(DO THIS): Write out each line exactly as it stands, please.

··········

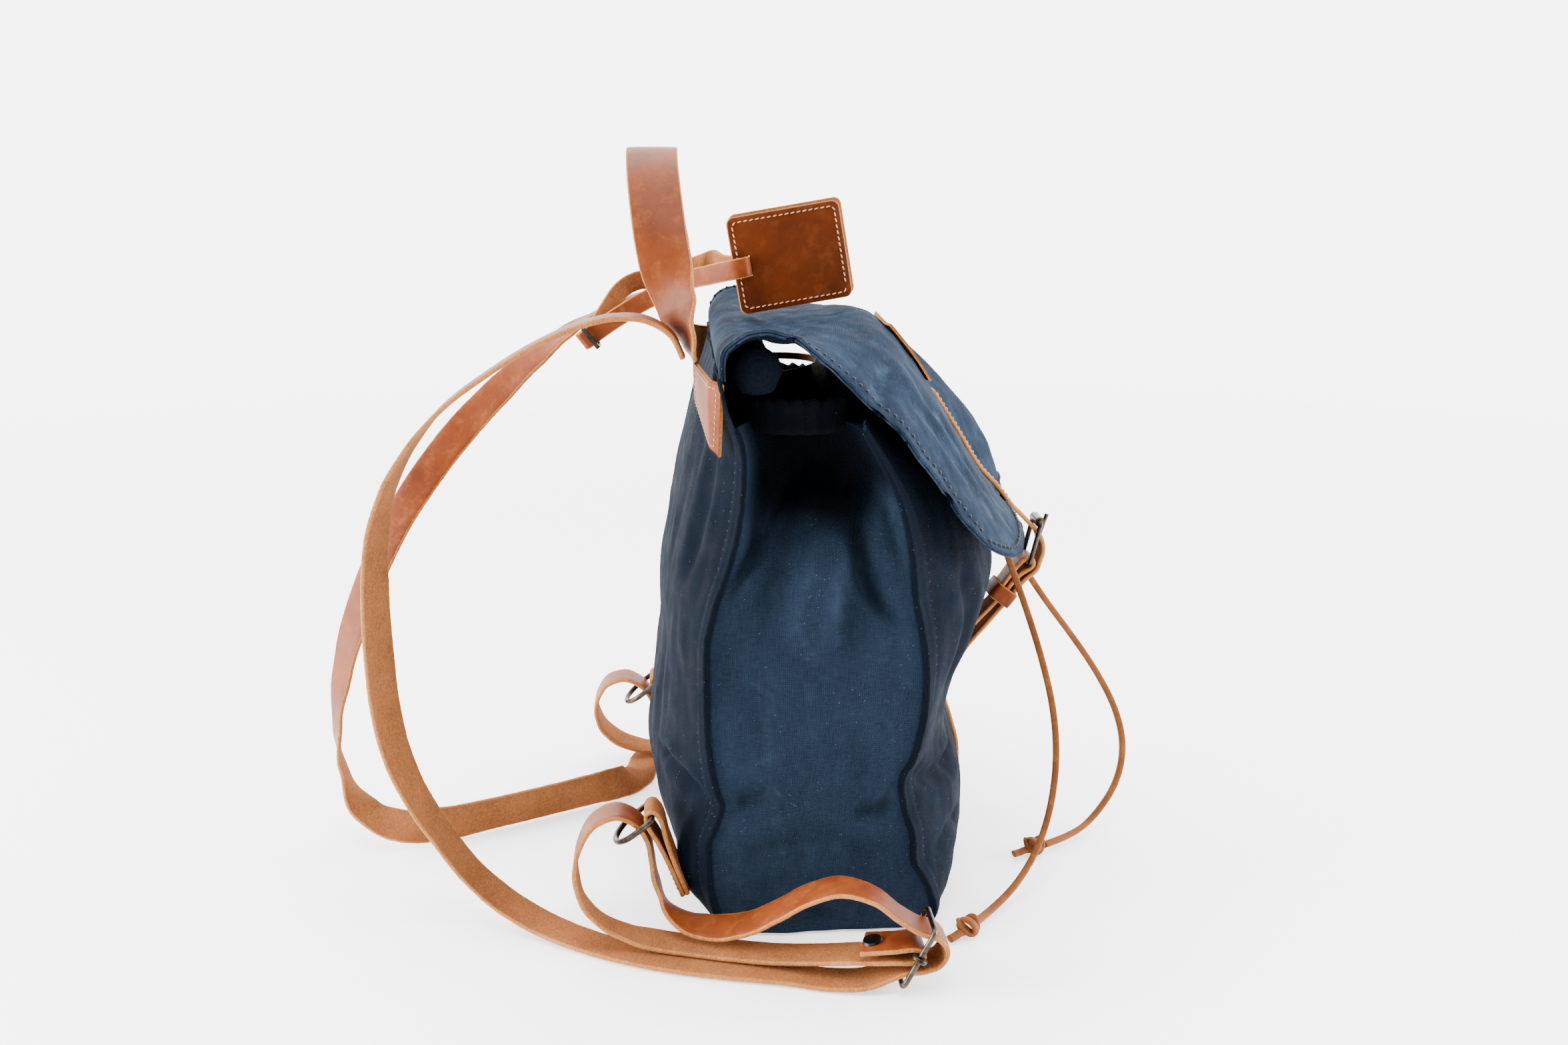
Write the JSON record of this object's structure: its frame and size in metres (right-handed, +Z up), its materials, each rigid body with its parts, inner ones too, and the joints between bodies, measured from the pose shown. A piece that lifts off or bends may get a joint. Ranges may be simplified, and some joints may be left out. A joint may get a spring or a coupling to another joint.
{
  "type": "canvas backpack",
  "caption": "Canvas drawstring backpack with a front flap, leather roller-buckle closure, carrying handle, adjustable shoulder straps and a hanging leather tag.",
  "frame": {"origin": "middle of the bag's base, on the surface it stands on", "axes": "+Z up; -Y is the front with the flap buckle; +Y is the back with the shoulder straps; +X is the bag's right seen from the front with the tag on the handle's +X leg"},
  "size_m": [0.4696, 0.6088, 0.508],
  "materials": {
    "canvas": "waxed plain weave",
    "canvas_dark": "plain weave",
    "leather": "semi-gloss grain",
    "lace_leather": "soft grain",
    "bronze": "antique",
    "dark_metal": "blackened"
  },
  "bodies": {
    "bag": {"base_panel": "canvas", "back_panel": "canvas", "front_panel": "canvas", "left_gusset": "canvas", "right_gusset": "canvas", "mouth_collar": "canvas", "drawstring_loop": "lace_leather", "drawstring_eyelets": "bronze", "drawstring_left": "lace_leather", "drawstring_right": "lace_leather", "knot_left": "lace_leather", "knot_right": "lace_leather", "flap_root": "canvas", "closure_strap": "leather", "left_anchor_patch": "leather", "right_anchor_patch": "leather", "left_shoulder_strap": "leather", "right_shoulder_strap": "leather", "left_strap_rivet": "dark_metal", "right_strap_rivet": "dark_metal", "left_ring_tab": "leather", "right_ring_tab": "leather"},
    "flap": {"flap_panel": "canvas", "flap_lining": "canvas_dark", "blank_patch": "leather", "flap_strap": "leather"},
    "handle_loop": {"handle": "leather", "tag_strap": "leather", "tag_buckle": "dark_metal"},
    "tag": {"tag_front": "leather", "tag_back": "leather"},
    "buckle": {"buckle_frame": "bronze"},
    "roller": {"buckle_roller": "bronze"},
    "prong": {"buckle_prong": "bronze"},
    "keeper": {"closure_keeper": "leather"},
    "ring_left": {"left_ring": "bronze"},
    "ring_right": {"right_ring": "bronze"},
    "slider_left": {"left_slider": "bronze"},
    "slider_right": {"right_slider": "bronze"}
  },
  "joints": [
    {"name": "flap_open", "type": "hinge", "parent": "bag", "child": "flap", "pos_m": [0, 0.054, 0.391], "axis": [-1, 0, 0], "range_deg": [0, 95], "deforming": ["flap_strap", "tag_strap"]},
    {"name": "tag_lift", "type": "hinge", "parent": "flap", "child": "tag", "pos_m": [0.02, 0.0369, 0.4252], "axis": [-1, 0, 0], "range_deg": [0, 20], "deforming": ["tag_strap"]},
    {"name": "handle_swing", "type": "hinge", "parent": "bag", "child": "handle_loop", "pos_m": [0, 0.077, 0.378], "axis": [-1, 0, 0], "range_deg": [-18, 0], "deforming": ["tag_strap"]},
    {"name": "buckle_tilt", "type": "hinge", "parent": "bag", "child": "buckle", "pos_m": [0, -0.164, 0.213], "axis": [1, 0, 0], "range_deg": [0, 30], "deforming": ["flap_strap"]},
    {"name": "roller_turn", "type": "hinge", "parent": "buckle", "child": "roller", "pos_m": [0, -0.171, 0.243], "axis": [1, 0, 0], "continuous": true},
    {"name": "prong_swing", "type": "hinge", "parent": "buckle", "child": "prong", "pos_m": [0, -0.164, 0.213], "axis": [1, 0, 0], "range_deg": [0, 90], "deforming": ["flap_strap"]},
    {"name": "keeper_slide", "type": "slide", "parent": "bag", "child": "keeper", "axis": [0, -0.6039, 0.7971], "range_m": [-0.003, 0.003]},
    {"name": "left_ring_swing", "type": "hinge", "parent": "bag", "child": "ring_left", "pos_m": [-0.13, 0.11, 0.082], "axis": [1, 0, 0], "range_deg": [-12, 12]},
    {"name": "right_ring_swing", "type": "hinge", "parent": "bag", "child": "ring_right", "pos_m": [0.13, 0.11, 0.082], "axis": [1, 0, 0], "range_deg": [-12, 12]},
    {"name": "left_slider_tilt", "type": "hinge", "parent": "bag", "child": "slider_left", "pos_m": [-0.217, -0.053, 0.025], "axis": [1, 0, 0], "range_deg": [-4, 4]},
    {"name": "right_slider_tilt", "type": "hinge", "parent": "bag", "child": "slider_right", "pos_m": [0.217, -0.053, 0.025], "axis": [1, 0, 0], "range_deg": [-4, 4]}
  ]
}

··········

(FULL OUTPUT):
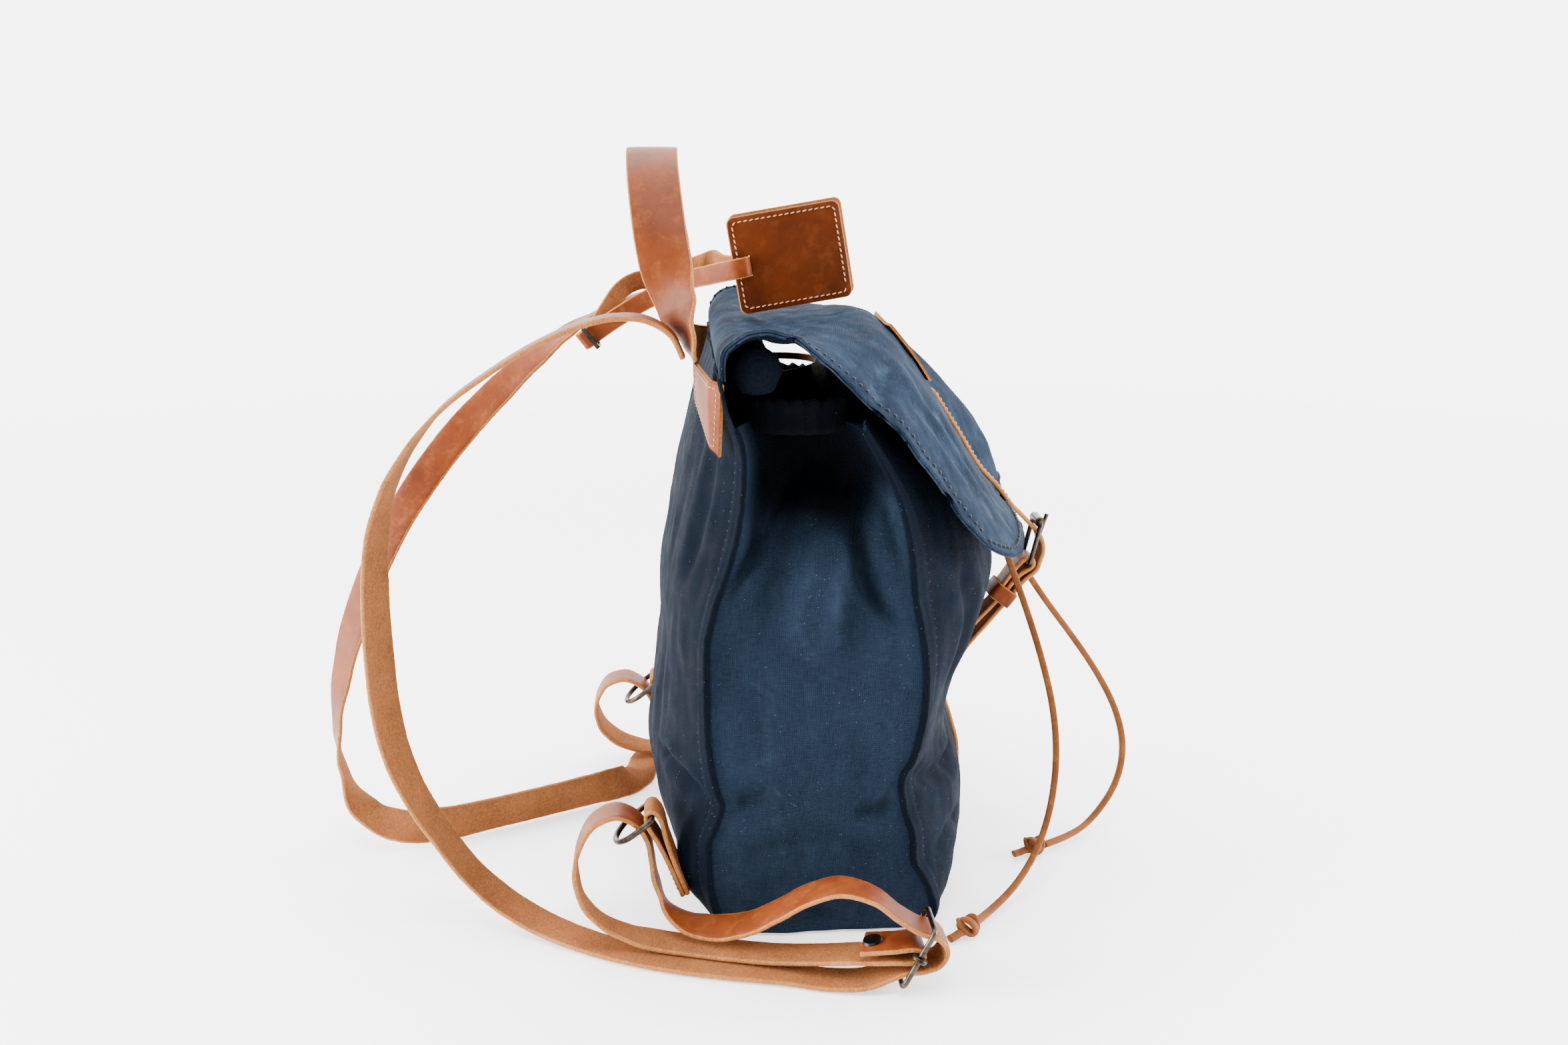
Write the JSON record of this object's structure: its frame and size in metres (right-handed, +Z up), its materials, each rigid body with its parts, inner ones too, and the joints between bodies, measured from the pose shown. A piece that lifts off or bends may get a joint. Ranges may be simplified, and some joints may be left out. A joint may get a spring or a coupling to another joint.
{
  "type": "canvas backpack",
  "caption": "Canvas drawstring backpack with a front flap, leather roller-buckle closure, carrying handle, adjustable shoulder straps and a hanging leather tag.",
  "frame": {"origin": "middle of the bag's base, on the surface it stands on", "axes": "+Z up; -Y is the front with the flap buckle; +Y is the back with the shoulder straps; +X is the bag's right seen from the front with the tag on the handle's +X leg"},
  "size_m": [0.4696, 0.6088, 0.508],
  "materials": {
    "canvas": "waxed plain weave",
    "canvas_dark": "plain weave",
    "leather": "semi-gloss grain",
    "lace_leather": "soft grain",
    "bronze": "antique",
    "dark_metal": "blackened"
  },
  "bodies": {
    "bag": {"base_panel": "canvas", "back_panel": "canvas", "front_panel": "canvas", "left_gusset": "canvas", "right_gusset": "canvas", "mouth_collar": "canvas", "drawstring_loop": "lace_leather", "drawstring_eyelets": "bronze", "drawstring_left": "lace_leather", "drawstring_right": "lace_leather", "knot_left": "lace_leather", "knot_right": "lace_leather", "flap_root": "canvas", "closure_strap": "leather", "left_anchor_patch": "leather", "right_anchor_patch": "leather", "left_shoulder_strap": "leather", "right_shoulder_strap": "leather", "left_strap_rivet": "dark_metal", "right_strap_rivet": "dark_metal", "left_ring_tab": "leather", "right_ring_tab": "leather"},
    "flap": {"flap_panel": "canvas", "flap_lining": "canvas_dark", "blank_patch": "leather", "flap_strap": "leather"},
    "handle_loop": {"handle": "leather", "tag_strap": "leather", "tag_buckle": "dark_metal"},
    "tag": {"tag_front": "leather", "tag_back": "leather"},
    "buckle": {"buckle_frame": "bronze"},
    "roller": {"buckle_roller": "bronze"},
    "prong": {"buckle_prong": "bronze"},
    "keeper": {"closure_keeper": "leather"},
    "ring_left": {"left_ring": "bronze"},
    "ring_right": {"right_ring": "bronze"},
    "slider_left": {"left_slider": "bronze"},
    "slider_right": {"right_slider": "bronze"}
  },
  "joints": [
    {"name": "flap_open", "type": "hinge", "parent": "bag", "child": "flap", "pos_m": [0, 0.054, 0.391], "axis": [-1, 0, 0], "range_deg": [0, 95], "deforming": ["flap_strap", "tag_strap"]},
    {"name": "tag_lift", "type": "hinge", "parent": "flap", "child": "tag", "pos_m": [0.02, 0.0369, 0.4252], "axis": [-1, 0, 0], "range_deg": [0, 20], "deforming": ["tag_strap"]},
    {"name": "handle_swing", "type": "hinge", "parent": "bag", "child": "handle_loop", "pos_m": [0, 0.077, 0.378], "axis": [-1, 0, 0], "range_deg": [-18, 0], "deforming": ["tag_strap"]},
    {"name": "buckle_tilt", "type": "hinge", "parent": "bag", "child": "buckle", "pos_m": [0, -0.164, 0.213], "axis": [1, 0, 0], "range_deg": [0, 30], "deforming": ["flap_strap"]},
    {"name": "roller_turn", "type": "hinge", "parent": "buckle", "child": "roller", "pos_m": [0, -0.171, 0.243], "axis": [1, 0, 0], "continuous": true},
    {"name": "prong_swing", "type": "hinge", "parent": "buckle", "child": "prong", "pos_m": [0, -0.164, 0.213], "axis": [1, 0, 0], "range_deg": [0, 90], "deforming": ["flap_strap"]},
    {"name": "keeper_slide", "type": "slide", "parent": "bag", "child": "keeper", "axis": [0, -0.6039, 0.7971], "range_m": [-0.003, 0.003]},
    {"name": "left_ring_swing", "type": "hinge", "parent": "bag", "child": "ring_left", "pos_m": [-0.13, 0.11, 0.082], "axis": [1, 0, 0], "range_deg": [-12, 12]},
    {"name": "right_ring_swing", "type": "hinge", "parent": "bag", "child": "ring_right", "pos_m": [0.13, 0.11, 0.082], "axis": [1, 0, 0], "range_deg": [-12, 12]},
    {"name": "left_slider_tilt", "type": "hinge", "parent": "bag", "child": "slider_left", "pos_m": [-0.217, -0.053, 0.025], "axis": [1, 0, 0], "range_deg": [-4, 4]},
    {"name": "right_slider_tilt", "type": "hinge", "parent": "bag", "child": "slider_right", "pos_m": [0.217, -0.053, 0.025], "axis": [1, 0, 0], "range_deg": [-4, 4]}
  ]
}